On Bulls_it - The Fifth Element October 27, 2006 119 out of 141 found this review helpful
Cable news, politics, religion, advertising, entertainment, the ultimate answer to life, the universe, and everything - all are infused with the malodorous miasma of bulls_it - the real force that binds our galaxy together and allows popular culture as we know it to exist.
As a philosopher (popularly perceived as purveyors of elitist, academic bulls__it) Frankfurt is no bulls_itter himself (wink), and this deeply superficial treatise invokes St. Augustine, Pound, and Wittgenstein; superb examples of bulls_hit by citation. An insightfully outtasight postulate inclusively distinguishes bulls_it from other forms of humbug or puffery by contrasting "indifference to how things really are" (bulls_hit) with lying, which is by necessity false" - at least from a certain point of view. The bulls_it artist "does not reject the authority of the truth, as the liar does, and oppose himself to it. He pays no attention to it at all. By virtue of this, bulls_it is a greater enemy of the truth than lies are." Profound insight or execrable exegesis, paper or plastic. Deep thought is a stern duty imposed by a harsh, uncaring, universe.
Frankfort softly declaims that the rise of bulls_it has been assisted by "forms of skepticism which deny that we can have any reliable access to an objective reality." He also notes that "the production of bulls_it is stimulated whenever a person's obligations or opportunities to speak about some topic exceed his knowledge of the facts" - an observation summarizing the rise of neo-conservative and fundamentalist bulls_it.

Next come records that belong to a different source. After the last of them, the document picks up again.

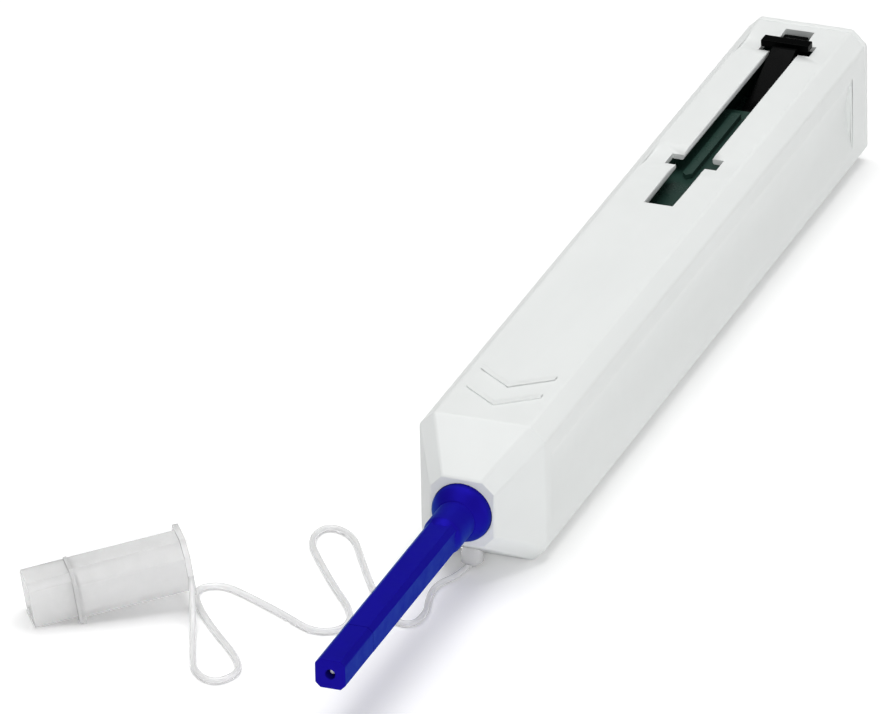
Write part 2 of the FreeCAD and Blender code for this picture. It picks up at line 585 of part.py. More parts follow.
def make_barrel():
    """The long square barrel with its round neck."""
    body = new_body("nozzle_barrel")
    neck = ring(body, "neck", "XZ_Plane", ("0", "0"), "neck_radius", "neck_start")
    pad(body, "neck_pad", neck, "neck_len - neck_taper")
    square = chamfered("barrel_width / 2", "-barrel_width / 2", "barrel_width / 2", "barrel_chamfer")
    rod_section = outline(body, "square_section", "XZ_Plane", square, "neck_start")
    pad(body, "square_pad", rod_section, "tip_start - neck_start")
    taper = body.newObject("PartDesign::AdditiveLoft", "neck_taper_loft")
    taper.Profile = ring(body, "taper_root", "XZ_Plane", ("0", "0"), "neck_radius",
                         "barrel_start - neck_taper")
    taper.Sections = [ring(body, "taper_end", "XZ_Plane", ("0", "0"), "barrel_width / 2", "barrel_start")]
    bore = ring(body, "barrel_bore_ring", "XZ_Plane", ("0", "0"), "barrel_bore", "tip_start")
    pocket(body, "barrel_bore_cut", bore, "tip_start")
    return place(body, z="axis_height")


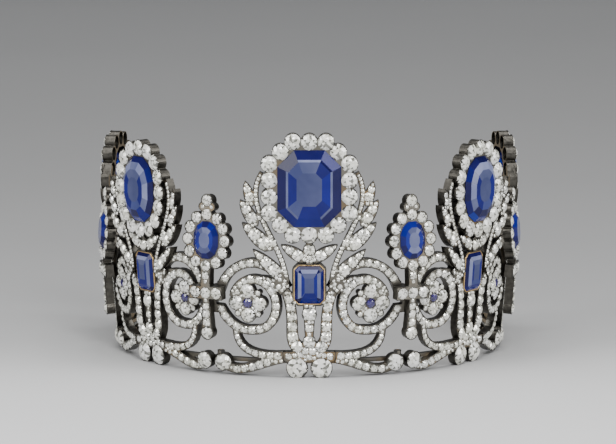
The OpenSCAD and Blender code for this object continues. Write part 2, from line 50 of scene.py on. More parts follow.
# Sizes of the CAD model that the looks follow. Angles are in degrees, and a tuple of three
# holds the values of the centre, inner and outer panels.
BAND_R = 48.0
LEAN = 4.2
TOP_LEAN = 1.0
SPIRE_LEAN = -3.0
CENTRE_HALF = 28.4
SIDE_HALF = 25.0
STEM_HALF = 8.0
SCROLL_H = 30.2
BAR_V = 21.2
FRAME_T = 2.0
CLUSTER_T = 2.6
SPIRE_T = 2.1
BRANCH_LIFT = 0.6
CLUSTER_LIFT = 0.3
SPIRE_GAP = 0.15
FOOT_LIFT = 0.25
STEM_W = 8.8
STRAND_W = 2.2
SEAT_GAP = 0.1
RIM = 0.2
STEM_STONE = (7.3, 9.7)
SPIRE_STONE = (7.0, 9.4)
HEIGHTS = (62.0, 57.7, 54.4)
STONES = ((15.4, 18.8), (12.8, 16.6), (11.4, 14.0))
SQUARENESS = (None, 2.3, 2.6)
HALO_D = (3.5, 3.4, 3.3)
SPIRE_HALO_D = 2.45
BAR_D = 2.6
FLOWER_SCALE = (1.0, 0.9, 0.9)
PETAL_D = 3.15
EYE_D = 2.2
PAIR_D = 4.7

# Heights on a panel's face
RING_V = 0.61 * SCROLL_H
STEM_STONE_V = 0.79 * SCROLL_H
STEM_ROW_V = 0.537 * SCROLL_H
STEM_FOOT_V = 0.3 * SCROLL_H
BRANCH_FOOT_V = 0.795 * SCROLL_H
DROP_FOOT_V = 0.515 * BAR_V
SPIRE_STONE_V = (None, 1.615 * BAR_V, 1.465 * BAR_V)
FLOWER_U = -0.04
FLOWER_RISE = 0.3
FLOWER_BEAD_SHARE = 1.25
NECK_DROP = 1.9
TIP_BEAD = (1.25, 0.4)
SPIRE_BEND_RISE = 0.4

# Side and place from the centre of each panel
PANELS = {
    "centre": (0, 0),
    "left_inner": (-1, 1),
    "right_inner": (1, 1),
    "left_outer": (-1, 2),
    "right_outer": (1, 2),
}
WING_HALF = ((CENTRE_HALF - STEM_HALF) / 2, (SIDE_HALF - STEM_HALF) / 2)
SPIRE_R = BAND_R / math.cos(math.radians(WING_HALF[0])) + FRAME_T + SPIRE_GAP


def wing_half(place):
    return WING_HALF[min(place, 1)]


def panel_angle(side, place):
    return 0 if place == 0 else side * (CENTRE_HALF + (2 * place - 1) * SIDE_HALF)


def joint_angle(side, place):
    return panel_angle(side, place) - side * SIDE_HALF


def wing_w(place):
    r = BAND_R + FRAME_T / 2 + RING_V * math.sin(math.radians(LEAN))
    return 2 * r * math.tan(math.radians(wing_half(place)))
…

Heaping piles of bulls_it are also investigated - a "contemporary proliferation" is noted even as the author confesses that he can't assume that the "incidence is actually greater now." Even 19 years ago, when this book was written, "The realms of advertising and of public relations, and the nowadays closely related realm of politics, are replete with instances of bulls_it so unmitigated," he writes, "that they can serve among the most indisputable and classic paradigms of the concept." - all of this before Karl Rove and the shrub burst upon the scene.
Unfortunately a quantitative vs. qualitative analysis of bulls_it eludes the author's grasp. Currently available logical, mathematical, philosophical, and scientific tools are presented with intractable challenges when asked to evaluate the relative bulls_it of "Hannity and Colmes" vis-a-vis the "O'Reilly Factor." Theology, the ur-disciple of bulls_hit is especially blind and helpless. Where would Frankfurt put President Bush's claims about Iraq's weapons of mass destruction: is he an "honest man" (bulls_it alert), a "liar," or the accomplished bulls_itter who "does not care whether the things he says describe reality correctly?" Throwing quotes around is cerebrally-correct, but any real bulls_itter must answer the big questions.
"On Bulls_it" is short, sweet (if not smelling), and apropos - the most profound examples of bulls_it usually go unnoticed, but not this one. In describing bulls_it Frankfurt's missive becomes bulls_it; sophistry in the service of philosophy as bulls_it is to truth. Should be required reading for anyone old enough to vote. And yes this entire review is bulls_it, except for every last word.